Published: July 24, 2008

For the sixth year in a row, Areva’s nuclear fuel processing and equipment work in Lynchburg has won the Nuclear Regulatory Commission’s approval.

“No specific areas needing improvement were identified,” said Charles Payne, the NRC’s chief of an Atlanta inspection branch that oversees Areva and two other nuclear-fuel plants.

In fact, the NRC will reduce its upcoming inspections for one part of Areva’s operations in the city so the agency can use its resources at other fuel plants, Payne said Thursday.

The NRC approval from its 2006-08 inspection period was granted even though radiation was detected on an Areva shipment in February. That event involved a package of fuel-cleaning equipment delivered from Lynchburg to a plant in Tennessee.

The external-radiation event was included in the NRC’s inspection report, and it “was considered a relatively significant event,” Payne said Thursday during a public meeting at Areva’s offices in Lynchburg.

“It was a one-time event, it was very focused, and the licensee Areva took prompt attention to figure out what the problem was and took corrective action,” Payne said.

Dominique Grandemange, manager of Areva’s Mount Athos Road site, said during the meeting that new and lower thresholds of tolerance have been set for shipments of equipment. In addition, the shipments probably will be enclosed in trailers instead of moving on flatbed trucks, he said.

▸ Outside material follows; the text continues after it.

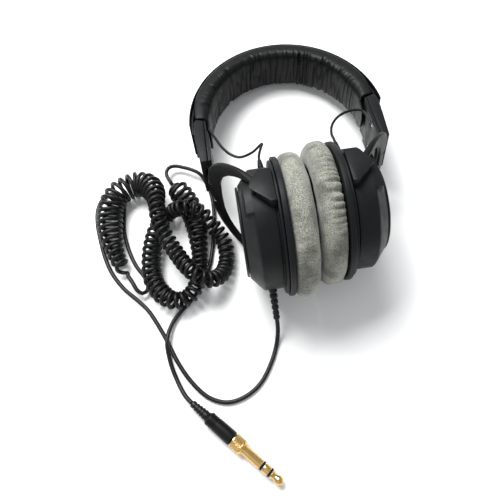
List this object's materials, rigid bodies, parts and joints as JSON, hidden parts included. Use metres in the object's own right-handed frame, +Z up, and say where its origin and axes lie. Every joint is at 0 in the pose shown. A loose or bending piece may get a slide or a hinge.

Payne said that because Areva responded quickly, “it wasn’t a basis for us to conclude there was a trend of declining performance” in transportation and radiological controls.

The inspection also focused on four other areas of operation at Areva: safety; safeguards on material handling; facility support including maintenance and surveillance; and licensing.

Payne used the phrase “No specific areas needing improvement were identified” for each of the five categories.

Maintenance and surveillance were so efficient that the NRC will give it less attention in the upcoming two-year inspection period, Payne said.

So few areas within maintenance and surveillance needed attention that “we are able to conduct a satisfactory inspection program with reduced effort. We are going to take that effort and focus it in other areas in the agency where we might need additional attention,” Payne said.

Alphonse Gooden, the NRC official who oversaw the Areva inspection, said the company’s six-year record in Lynchburg is better than other facilities the NRC inspects.

“Some facilities are on annual performance assessment” instead of the two-year cycle at Areva, Gooden said. For those plants, “in some cases one year is real positive, and you’ll find that the next year it is not so good.

“For Areva, this is actually six years that we have not had any areas for improvement,” Gooden said.

Areva has about 2,000 employees in the Lynchburg area.